Yes, I think so! When I make my paintings, I often crop and distort small sections from old prints, and in doing so strip away a lot of the original information and historical narrative. Part of the reason for doing this to create a more open and ambiguous meaning within the painting, and I think that opens up opportunities to make parallels with figures in the contemporary world.

 


 One of your paintings is based upon Gillray’s humorous ‘Fashionable Contrasts, or The Duchess’s Little Shoe Yielding to the Magnitude of the Duke’s Foot’. The original is a scathing piece of social satire. Do you think that social satire has any teeth today – can art upset the status quo? Are we doomed to ever-repeat historical precedents?

I think social satire is very relevant today, and certainly has teeth! But I think film and video play a far more vital role now. The print tradition in satire doesn't seem to have changed a great deal since Gillray's day, and a lot of newspaper satirists seem to go back to this period's tropes. But with the advent of film and television, and now videos on line and social media, social satire has a lot energy, and a big audience. I think of how funny and cutting Harry Enfield's character Loadsamoney (from the 1980s) was and still is, and the British comic Viz, and more recently, television comics and impressionists like Tracey Ullman, who can reflect acutely on the contemporary moment in ways that are both hilarious and thought provoking. But in painting, and 'fine art' more broadly, I don't think satire holds so much purchase. And, indeed, I wouldn't categorise my work as satirical at all. Despite using imagery from historic satirical prints, my work is very much about painting rather than humour.

 

 Your work depends on your strong, traditional drawing skills.

I think Drawing is such an important and relevant activity and practice, for any discipline in the arts! It's a great shame to hear that it's dwindling in education. Drawing is such a great way to communicate with images, and I would say that it is only with practice that that connection of the hand and the eye and the mind can really be fluid and confident.

 


 When I look at your work I am transported to the scenes in Nicholas Hytner’s film, ‘The Madness of King George’ (1994), in which the king’s son, the Prince Regent, played by Rupert Everett, displays a brilliantly foppish ‘outsidership’. Are you drawn to the ‘outsider’ in any respect?
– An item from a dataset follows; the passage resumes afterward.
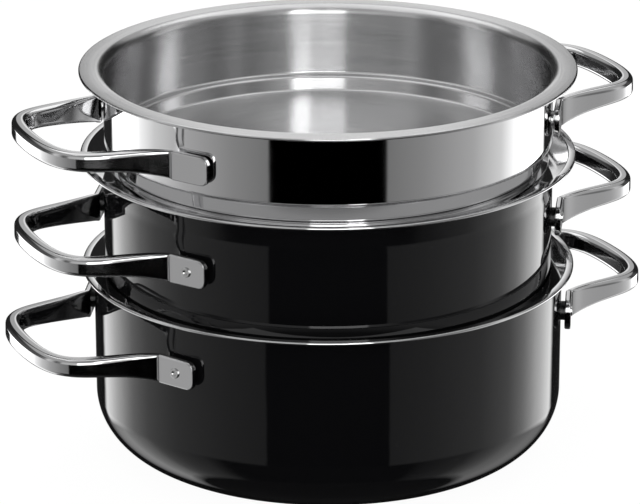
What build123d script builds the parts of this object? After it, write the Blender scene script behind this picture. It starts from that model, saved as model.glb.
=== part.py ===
from build123d import *
import os
from math import asin, cos, radians, sin, sqrt

os.makedirs("parts", exist_ok=True)

# Rims, alike on all three vessels
rim_radius = 127.7
rim_thickness = 1.6
rim_flat_width = 3.7
rim_step = 0.4
dish_drop = 1.9
skirt_height = 2.8
bead_share = 0.45

# Deep base pot, standing on the ground plane
base_rim_height = 98.1
base_rim_overhang = 5.9
base_corner_radius = 30.8
base_seat_depth = 8.4

# Shallow middle vessel, nested in the base pot's mouth
middle_nest_depth = 26.5
middle_height = 86.0
middle_rim_overhang = 11.7
middle_corner_radius = 30.4
ledge_setback = 5.2
ledge_width = 6.0
ledge_step = 0.3

# Both enamelled bodies
enamel_wall = 1.8
enamel_floor = 2.6
seat_clearance = 0.3

# Stainless insert, standing on the middle vessel's ledge
insert_rise = 45.2
insert_rim_overhang = 12.3
insert_wall = 1.2
insert_floor = 2.0
insert_lip_radius = 4.0
insert_shoulder_rise = 11.2
insert_collar_rise = 5.8
insert_collar_margin = 0.2
insert_heel_radius = 1.6
insert_bend_radius = 0.8

# Steam vents in the insert's floor
vent_radius = 2.5
vent_pitch = 9.0
vent_rings = 3
vents_per_ring = 6

# Loop handles: a bar, two legs and two pads
handle_standout = 34.4
handle_half_span = 42.6
bar_width = 7.8
bar_height = 7.4
neck_width = 3.4
handle_edge_radius = 1.5
bar_rise = 2.7
insert_bar_lift = 2.0
pad_height = 14.9
pad_length = 22.4
pad_thickness = 3.2
pad_corner_radius = 3.8
stud_beyond_span = 18.0
leg_foot_inset = 0.3
leg_foot_rise = 2.2

# How each vessel carries its handles
base_pad_drop = 24.9
base_reach_extra = 6.3
middle_pad_drop = 32.1
insert_pad_drop = 24.1
boss_standoff = 2.1
button_standoff = 1.1

# Studs, bosses and weld buttons
stud_radius = 2.1
stud_head_rise = 0.5
dimple_radius = 1.4
dimple_depth = 0.4
stud_fit = 0.05
boss_radius = 5.0
button_radius = 4.2

# Stations of half a handle, from the bar's middle down one leg to its foot.
# Each row: reach beyond the foot, half span, spread from there out to the foot, narrowing
# towards the neck, growth towards the pad's height, and fall to the pads' level.
handle_shares = (
    (1.000, 0.000, 0.00, 0.00, 0.00, 0.00),
    (0.992, 0.310, 0.00, 0.00, 0.00, 0.00),
    (0.955, 0.590, 0.00, 0.00, 0.00, 0.00),
    (0.885, 0.790, 0.00, 0.00, 0.01, 0.02),
    (0.765, 0.925, 0.00, 0.00, 0.04, 0.05),
    (0.600, 0.990, 0.00, 0.02, 0.08, 0.11),
    (0.420, 1.000, 0.10, 0.12, 0.14, 0.20),
    (0.250, 1.000, 0.26, 0.36, 0.27, 0.36),
    (0.110, 1.000, 0.57, 0.66, 0.50, 0.60),
    (0.000, 1.000, 1.00, 0.95, 0.80, 0.85),
)

# Radii that follow from the sizes above
base_wall_radius = rim_radius - base_rim_overhang
middle_wall_radius = rim_radius - middle_rim_overhang
insert_wall_radius = rim_radius - insert_rim_overhang
ledge_end_radius = middle_wall_radius - ledge_setback
ledge_radius = ledge_end_radius - ledge_width
insert_collar_radius = ledge_end_radius + insert_collar_margin
handle_reach = rim_radius + handle_standout
pad_stud_offset = handle_half_span + stud_beyond_span

# Heights that follow from the sizes above
base_seat_top = base_rim_height - dish_drop
middle_bottom_height = base_rim_height - middle_nest_depth
middle_rim_height = middle_bottom_height + middle_height
insert_underside = middle_rim_height - dish_drop - ledge_step
insert_rim_height = middle_rim_height + insert_rise
insert_collar_height = insert_underside + insert_collar_rise
insert_shoulder_height = insert_underside + insert_shoulder_rise
base_pad_level = base_rim_height - base_pad_drop
middle_pad_level = middle_rim_height - middle_pad_drop
insert_pad_level = insert_rim_height - insert_pad_drop
cut_overrun = pad_length


def turned(points, corner_radii):
    """A solid turned about the vertical axis from an outline of (radius, height) points."""
    outline = FilletPolyline(*points, radius=corner_radii, close=True)
    return revolve(Plane.XZ * make_face(outline), Axis.Z)


def enamelled_body(wall_radius, corner_radius, bottom, top):
    """A round vessel: flat bottom, rounded corner and straight wall."""
    inner_radius = wall_radius - enamel_wall
    floor_top = bottom + enamel_floor
    points = [
        (0, bottom),
        (wall_radius, bottom),
        (wall_radius, top),
        (inner_radius, top),
        (inner_radius, floor_top),
        (0, floor_top),
    ]
    return turned(points, [0, corner_radius, 0, 0, corner_radius - enamel_wall, 0])


def rim_points(rim_height, wall_radius):
    """Outline shared by both rim rings, from the skirt on the wall out and over the bead."""
    half = rim_thickness / 2
    flat_end = rim_radius - rim_flat_width
    return [
        (wall_radius - enamel_wall, rim_height - skirt_height),
        (wall_radius, rim_height - skirt_height),
        (rim_radius - rim_thickness, rim_height - half),
        (rim_radius, rim_height - half),
        (rim_radius, rim_height + half),
        (flat_end, rim_height + half),
        (flat_end - rim_step, rim_height + half - rim_step),
    ]


def rim_radii():
    """Corner radii that go with rim_points."""
    bead = rim_thickness * bead_share
    return [0, 0, 0, bead, bead, rim_step, rim_step]


def corner_reach(height):
    """Outer radius of the middle vessel at a height, round its corner and up its wall."""
    rise = max(0, middle_bottom_height + middle_corner_radius - height)
    return middle_wall_radius - middle_corner_radius + sqrt(middle_corner_radius**2 - rise**2)


def make_base_rim():
    """Rim ring whose dish turns down into a seat round the middle vessel's corner."""
    foot = base_seat_top - base_seat_depth
    halfway = (base_seat_top + foot) / 2
    levels = (base_seat_top, halfway, foot)
    inner = [(corner_reach(level) + seat_clearance, level) for level in levels]
    outer = [(radius + rim_thickness, level) for radius, level in inner]
    outer[0] = (outer[0][0], base_rim_height - skirt_height)
    points = rim_points(base_rim_height, base_wall_radius) + inner + outer[::-1]
    radii = rim_radii() + [rim_step, 0, 0, 0, 0, 0]
    return turned(points, radii)


def make_middle_rim():
    """Rim ring whose dish runs in to the flat ledge under the insert."""
    points = rim_points(middle_rim_height, middle_wall_radius) + [
        (ledge_end_radius, insert_underside),
        (ledge_radius, insert_underside),
        (ledge_radius, insert_underside - rim_thickness),
        (ledge_end_radius, insert_underside - rim_thickness),
    ]
    return turned(points, rim_radii() + [0, rim_step, rim_step, 0])


def make_insert_shell():
    """Stainless insert: rolled rim band, straight wall, shoulder, collar and vented floor."""
    top = insert_rim_height + rim_thickness / 2
    floor_top = insert_underside + insert_floor
    wall_inside = insert_wall_radius - insert_wall
    collar_inside = insert_collar_radius - insert_wall
    bead = rim_thickness * bead_share
    outline = (
        (0, insert_underside, 0),
        (insert_collar_radius - insert_heel_radius, insert_underside, insert_heel_radius),
        (insert_collar_radius, insert_collar_height, insert_bend_radius),
        (insert_wall_radius, insert_shoulder_height, insert_bend_radius),
        (insert_wall_radius, top - rim_thickness, insert_lip_radius),
        (rim_radius, top - rim_thickness, bead),
        (rim_radius, top, bead),
        (wall_inside, top, insert_lip_radius + insert_wall),
        (wall_inside, insert_shoulder_height + insert_wall / 2, insert_bend_radius),
        (collar_inside, insert_collar_height + insert_wall / 2, insert_bend_radius),
        (collar_inside - insert_heel_radius, floor_top, insert_bend_radius),
        (0, floor_top, 0),
    )
    shell = turned([row[:2] for row in outline], [row[2] for row in outline])
    places = [(0, 0)]
    for ring in range(1, vent_rings + 1):
        for step in range(vents_per_ring * ring):
            turn = radians(360 * step / (vents_per_ring * ring))
            places.append((ring * vent_pitch * cos(turn), ring * vent_pitch * sin(turn)))
    drills = [Pos(x, y, floor_top) * Cylinder(vent_radius, cut_overrun) for x, y in places]
    return shell - drills


def pad_frame(pad_radius, side):
    """Plane on a pad's inner face at its stud, facing out; side is 1 or -1."""
    turn = side * asin(pad_stud_offset / (pad_radius + pad_thickness / 2))
    outward = Vector(cos(turn), sin(turn), 0)
    along = Vector(-sin(turn), cos(turn), 0)
    return Plane(origin=outward * pad_radius, x_dir=along, z_dir=outward)


def handle_stations(pad_radius, reach, bar_lift):
    """Centre, width and height of the loop's sections, from one foot round to the other."""
    spot = (leg_foot_inset - pad_length / 2, 0, leg_foot_rise)
    foot = pad_frame(pad_radius, 1).from_local_coords(spot)
    rows = []
    for out, span, spread, neck, growth, fall in handle_shares:
        x = foot.X + (reach - foot.X) * out
        y = handle_half_span * span + (foot.Y - handle_half_span) * spread
        level = (bar_rise + bar_lift) * (1 - fall)
        width = bar_width + (neck_width - bar_width) * neck
        height = bar_height + (pad_height - bar_height) * growth
        rows.append((x, y, level, width, height))
    other_leg = [(x, -y, z, width, height) for x, y, z, width, height in rows[1:]]
    return rows[::-1] + other_leg


def make_handle(pad_radius, reach, bar_lift, drilled):
    """A loop handle on +X with its pads at height zero."""
    stations = handle_stations(pad_radius, reach, bar_lift)
    route = Spline(*[row[:3] for row in stations])
    sections = []
    for x, y, z, width, height in stations:
        ahead = route.tangent_at(route.param_at_point((x, y, z)))
        level = Vector(ahead.X, ahead.Y, 0).normalized()
        plane = Plane(origin=(x, y, z), x_dir=(0, 0, 1), z_dir=level)
        sections.append(plane * RectangleRounded(height, width, handle_edge_radius))
    handle = loft(sections)
    for side in (1, -1):
        plate = extrude(RectangleRounded(pad_length, pad_height, pad_corner_radius), pad_thickness)
        handle += pad_frame(pad_radius, side) * plate
        if drilled:
            handle -= pad_frame(pad_radius, side) * Cylinder(stud_radius + stud_fit, cut_overrun)
    return handle


def make_boss(pad_radius, wall_radius, side, radius, drilled):
    """A stand-off from a pad's inner face to the round wall, bored where a stud passes."""
    into_wall = (Align.CENTER, Align.CENTER, Align.MAX)
    boss = Cylinder(radius, cut_overrun, align=into_wall)
    if drilled:
        boss -= Cylinder(stud_radius + stud_fit, cut_overrun, align=into_wall)
    return pad_frame(pad_radius, side) * boss - Cylinder(wall_radius, cut_overrun * 2)


def make_stud(pad_radius, wall_radius, side):
    """A weld stud from the round wall through boss and pad, with a dimpled head."""
    reach = pad_thickness + stud_head_rise
    shank = Cylinder(stud_radius, cut_overrun, align=(Align.CENTER, Align.CENTER, Align.MAX))
    head = Cylinder(stud_radius, reach, align=(Align.CENTER, Align.CENTER, Align.MIN))
    stud = shank + head
    stud = fillet(stud.edges().sort_by(Axis.Z)[-1], stud_head_rise * bead_share)
    stud -= Pos(0, 0, reach + dimple_radius - dimple_depth) * Sphere(dimple_radius)
    return pad_frame(pad_radius, side) * stud - Cylinder(wall_radius, cut_overrun * 2)


def write(name, shapes, level=0, half_turn=0):
    """Writes one node, raised to its level and turned to its side of the vessel."""
    placed = [Rot(0, 0, half_turn) * (Pos(0, 0, level) * shape) for shape in shapes]
    solids = [solid for shape in placed for solid in shape.solids()]
    export_step(solids[0] if len(solids) == 1 else Compound(children=solids), f"parts/{name}.step")


# Vessel bodies and rims
write("base_body", [enamelled_body(base_wall_radius, base_corner_radius, 0, base_rim_height - skirt_height)])
write("base_rim", [make_base_rim()])
middle_body = enamelled_body(
    middle_wall_radius, middle_corner_radius, middle_bottom_height, middle_rim_height - skirt_height
)
write("middle_body", [middle_body])
write("middle_rim", [make_middle_rim()])
write("insert_shell", [make_insert_shell()])

# Handles with their bosses and studs, right hand side on +X and left hand side on -X
enamelled_vessels = (
    ("base", base_wall_radius, handle_reach + base_reach_extra, base_pad_level),
    ("middle", middle_wall_radius, handle_reach, middle_pad_level),
)
for vessel, wall_radius, reach, pad_level in enamelled_vessels:
    pad_radius = wall_radius + boss_standoff
    handle = make_handle(pad_radius, reach, 0, True)
    bosses = [make_boss(pad_radius, wall_radius, side, boss_radius, True) for side in (1, -1)]
    studs = [make_stud(pad_radius, wall_radius, side) for side in (1, -1)]
    for hand, half_turn in (("right", 0), ("left", 180)):
        write(f"{vessel}_handle_{hand}", [handle], pad_level, half_turn)
        write(f"{vessel}_spacers_{hand}", bosses, pad_level, half_turn)
        write(f"{vessel}_studs_{hand}", studs, pad_level, half_turn)

pad_radius = insert_wall_radius + button_standoff
handle = make_handle(pad_radius, handle_reach, insert_bar_lift, False)
buttons = [make_boss(pad_radius, insert_wall_radius, side, button_radius, False) for side in (1, -1)]
for hand, half_turn in (("right", 0), ("left", 180)):
    write(f"insert_handle_{hand}", [handle], insert_pad_level, half_turn)
    write(f"insert_weld_buttons_{hand}", buttons, insert_pad_level, half_turn)
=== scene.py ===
from math import asin, cos, pi, radians, sin, sqrt, tan

import bmesh
import bpy
from bpy.props import FloatProperty, FloatVectorProperty, IntProperty, PointerProperty
from mathutils import Matrix, Vector


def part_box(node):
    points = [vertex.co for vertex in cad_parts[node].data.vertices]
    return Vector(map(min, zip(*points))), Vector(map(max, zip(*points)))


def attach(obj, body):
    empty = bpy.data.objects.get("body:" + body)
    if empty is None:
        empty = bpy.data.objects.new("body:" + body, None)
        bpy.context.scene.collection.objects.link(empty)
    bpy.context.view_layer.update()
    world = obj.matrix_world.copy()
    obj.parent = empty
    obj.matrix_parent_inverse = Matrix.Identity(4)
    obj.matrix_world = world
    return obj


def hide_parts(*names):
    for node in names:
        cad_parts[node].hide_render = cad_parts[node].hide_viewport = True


bl_info = {
    "name": "Steamer Pot",
    "version": (1, 0, 0),
    "blender": (4, 5, 0),
    "location": "3D View > Sidebar > Steamer Pot",
    "description": "Builds a stacking steamer pot of enamelled and polished steel",
    "category": "Object",
}

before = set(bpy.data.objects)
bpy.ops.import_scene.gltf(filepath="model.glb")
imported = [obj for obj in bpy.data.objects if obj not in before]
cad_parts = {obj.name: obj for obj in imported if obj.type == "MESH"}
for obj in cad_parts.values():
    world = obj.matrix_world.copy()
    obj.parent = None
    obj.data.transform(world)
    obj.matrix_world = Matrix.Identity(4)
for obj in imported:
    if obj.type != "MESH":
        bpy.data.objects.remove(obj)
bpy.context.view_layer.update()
MM = 0.001
VESSELS = {"base": "base_pot", "middle": "middle_vessel", "insert": "steam_insert"}
HANDS = {"right": 1, "left": -1}
# Facets across each rounded corner of a turned piece
VESSEL_STEPS, INSERT_STEPS, RIM_STEPS, STUD_STEPS = 24, 10, 8, 4
# Faces that meet at a wider angle than this keep a sharp edge
TURNED_EDGE, STUD_EDGE = radians(32), radians(40)
# Radius of a rolled bead as a share of the rim's thickness
BEAD_SHARE = 0.45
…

I think that, without wishing to sound grandiose, artists tend to be drawn to the outsider; it is an occupation and lifestyle, which, by its very nature, rejects convention and thus puts one 'outside' to an extent. And yes, I feel drawn to the dandyish, peculiar and unequivocal qualities of the outsider.

 

 Can you let me know three of your favourite films, and three favourite books?

I loved Yorgos Lanthimos' absurdist black comedy, ‘The Lobster’. And ‘Fargo’ is an old favourite of mine. And, if it's not cheating, the beautiful and romantic BBC television series from the early 1980s, ‘Brideshead Revisited’, is something I go back to frequently. I love the writing of J.D. Salinger, especially ‘Franny and Zooey’, also his wonderful short stories - a format I greatly admire. And Jonathan Swift’s ‘Gulliver's Travels’ is a classic with a lot of great themes. I also have a great fondness for Philip Pullman's ‘His Dark Materials’ trilogy: excellent literature for all ages; I can read them again and again.